**INFORMATION SHOWN:**
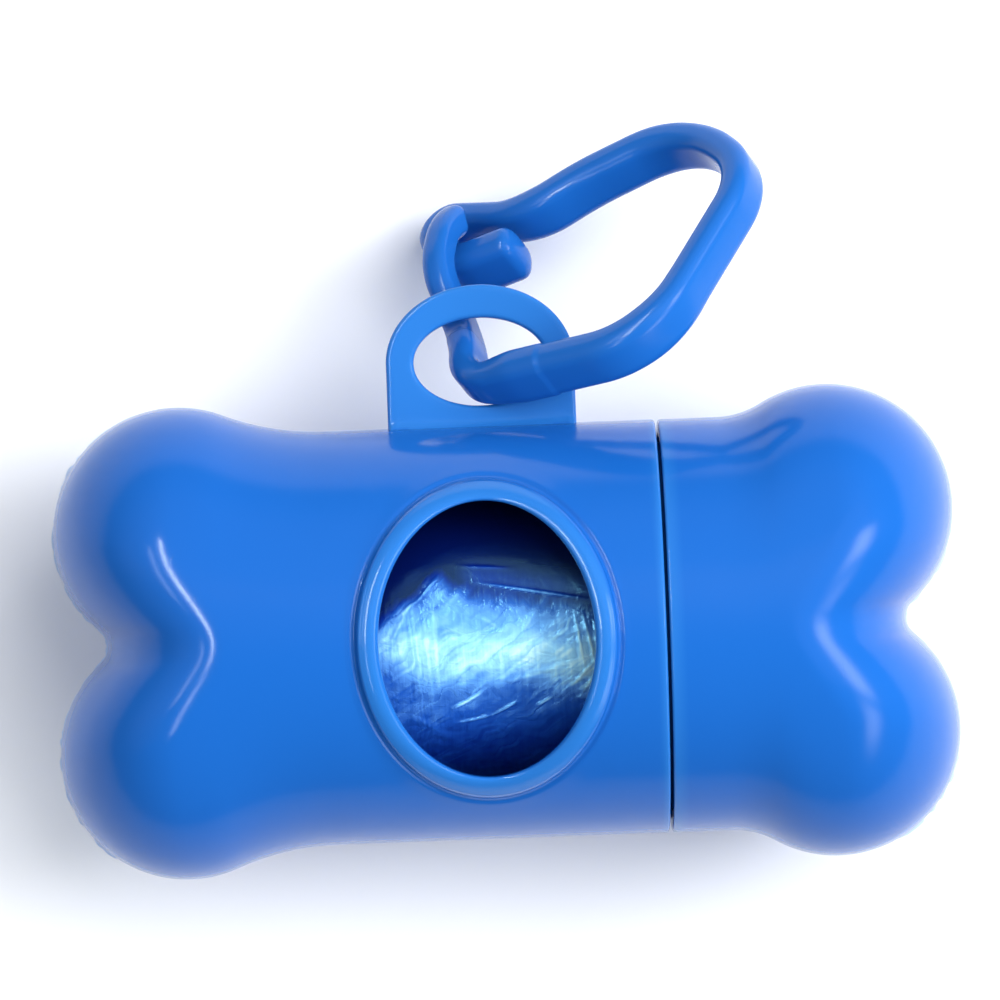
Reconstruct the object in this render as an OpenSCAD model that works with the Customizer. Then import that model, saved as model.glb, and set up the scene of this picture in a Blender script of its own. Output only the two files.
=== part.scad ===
// A bone-shaped dispenser for rolls of waste bags, with its screw-on end cap,
// the roll inside it and a one-piece moulded snap clip through its eye.
// X runs along the bone, with the cap at +X. Y runs towards the eye of the tab.
// Z is up, and the dispensing hole faces up. The part lies on the plane z = 0.

/* [Bone] */
// Outer radius of the straight tube
tube_r = 19.3; // [17.5:0.1:21.5]
// Wall of the body and of the cap
wall = 1.3; // [1:0.1:1.6]
// Distance of the lobe centres from the middle of the bone, along it
lobe_x = 30.3; // [29:0.1:34]
// Distance of the lobe centres from the axis
lobe_y = 10.35; // [9:0.05:11.5]
// Radius of a lobe, seen from above
lobe_r = 11.7; // [11:0.1:13]
// Radius in the bottom of the notch between two lobes
notch_r = 2; // [1.5:0.1:4]
// Radius of the hollow shoulder between tube and lobes on the body
body_shoulder_r = 25; // [15:1:30]
// Radius of the hollow shoulder between tube and lobes on the cap
cap_shoulder_r = 8; // [6:0.5:12]
// Depth over which the top rounds over into the end face
end_round = 11.7; // [10:0.1:12.5]

/* [Joint between body and cap] */
// Where the body ends and the cap begins
seam_x = 14.8; // [13:0.1:15.5]
// Width of the groove between body and cap
seam_gap = 0.4; // [0.2:0.05:0.6]
// Bevel on the two edges of the groove
seam_bevel = 0.3; // [0.1:0.05:0.5]
// Length of the neck that stands out of the body
neck_length = 8; // [6:0.5:9]
// Play between the neck and the bore of the cap, which the thread fills
neck_play = 0.6; // [0.4:0.05:0.8]
// Wall of the neck
neck_wall = 1.2; // [1:0.1:1.4]
// Length of the neck's root inside the tube
neck_root = 3; // [2:0.5:5]

/* [Dispensing hole] */
// Place of the hole and of the tab along the bone
hole_x = -1.6; // [-4:0.1:-1]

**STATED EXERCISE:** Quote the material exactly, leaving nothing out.

**RESULT FOR THIS TASK:**
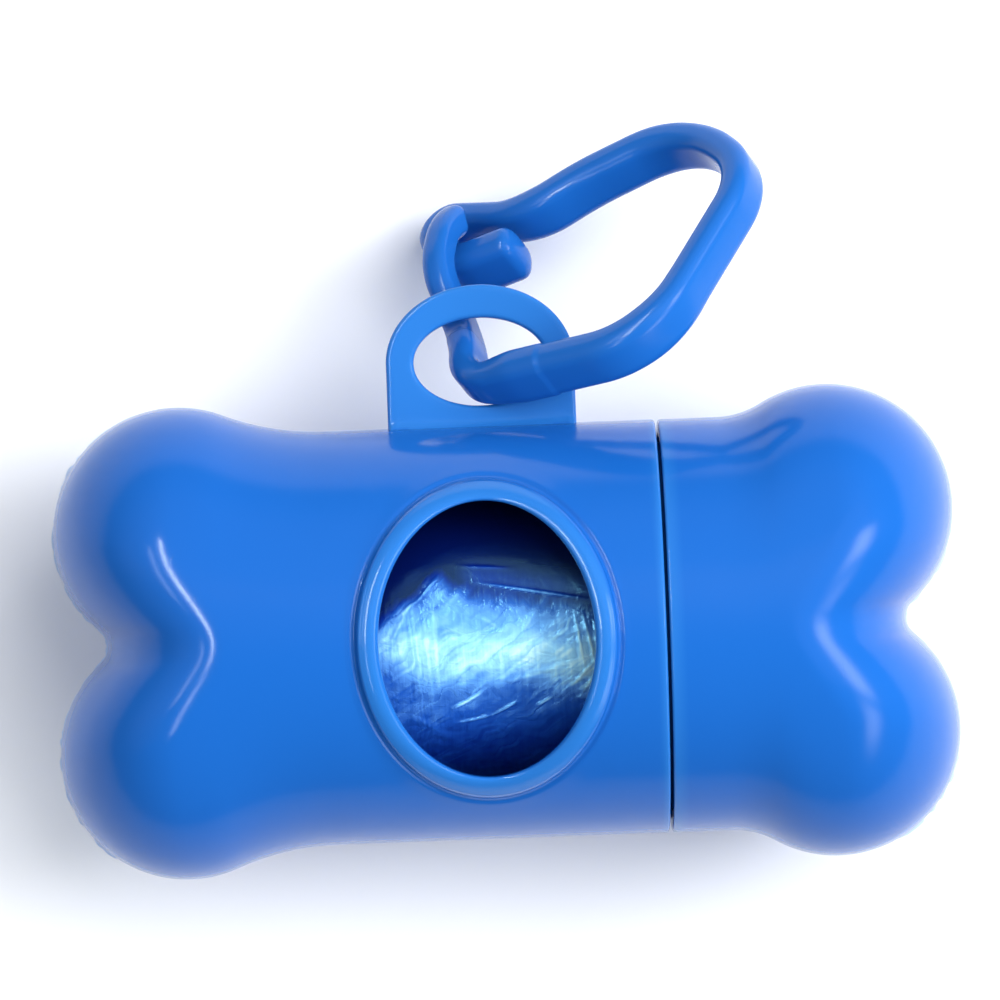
Reconstruct the object in this render as an OpenSCAD model that works with the Customizer. Then import that model, saved as model.glb, and set up the scene of this picture in a Blender script of its own. Output only the two files.
=== part.scad ===
// A bone-shaped dispenser for rolls of waste bags, with its screw-on end cap,
// the roll inside it and a one-piece moulded snap clip through its eye.
// X runs along the bone, with the cap at +X. Y runs towards the eye of the tab.
// Z is up, and the dispensing hole faces up. The part lies on the plane z = 0.

/* [Bone] */
// Outer radius of the straight tube
tube_r = 19.3; // [17.5:0.1:21.5]
// Wall of the body and of the cap
wall = 1.3; // [1:0.1:1.6]
// Distance of the lobe centres from the middle of the bone, along it
lobe_x = 30.3; // [29:0.1:34]
// Distance of the lobe centres from the axis
lobe_y = 10.35; // [9:0.05:11.5]
// Radius of a lobe, seen from above
lobe_r = 11.7; // [11:0.1:13]
// Radius in the bottom of the notch between two lobes
notch_r = 2; // [1.5:0.1:4]
// Radius of the hollow shoulder between tube and lobes on the body
body_shoulder_r = 25; // [15:1:30]
// Radius of the hollow shoulder between tube and lobes on the cap
cap_shoulder_r = 8; // [6:0.5:12]
// Depth over which the top rounds over into the end face
end_round = 11.7; // [10:0.1:12.5]

/* [Joint between body and cap] */
// Where the body ends and the cap begins
seam_x = 14.8; // [13:0.1:15.5]
// Width of the groove between body and cap
seam_gap = 0.4; // [0.2:0.05:0.6]
// Bevel on the two edges of the groove
seam_bevel = 0.3; // [0.1:0.05:0.5]
// Length of the neck that stands out of the body
neck_length = 8; // [6:0.5:9]
// Play between the neck and the bore of the cap, which the thread fills
neck_play = 0.6; // [0.4:0.05:0.8]
// Wall of the neck
neck_wall = 1.2; // [1:0.1:1.4]
// Length of the neck's root inside the tube
neck_root = 3; // [2:0.5:5]

/* [Dispensing hole] */
// Place of the hole and of the tab along the bone
hole_x = -1.6; // [-4:0.1:-1]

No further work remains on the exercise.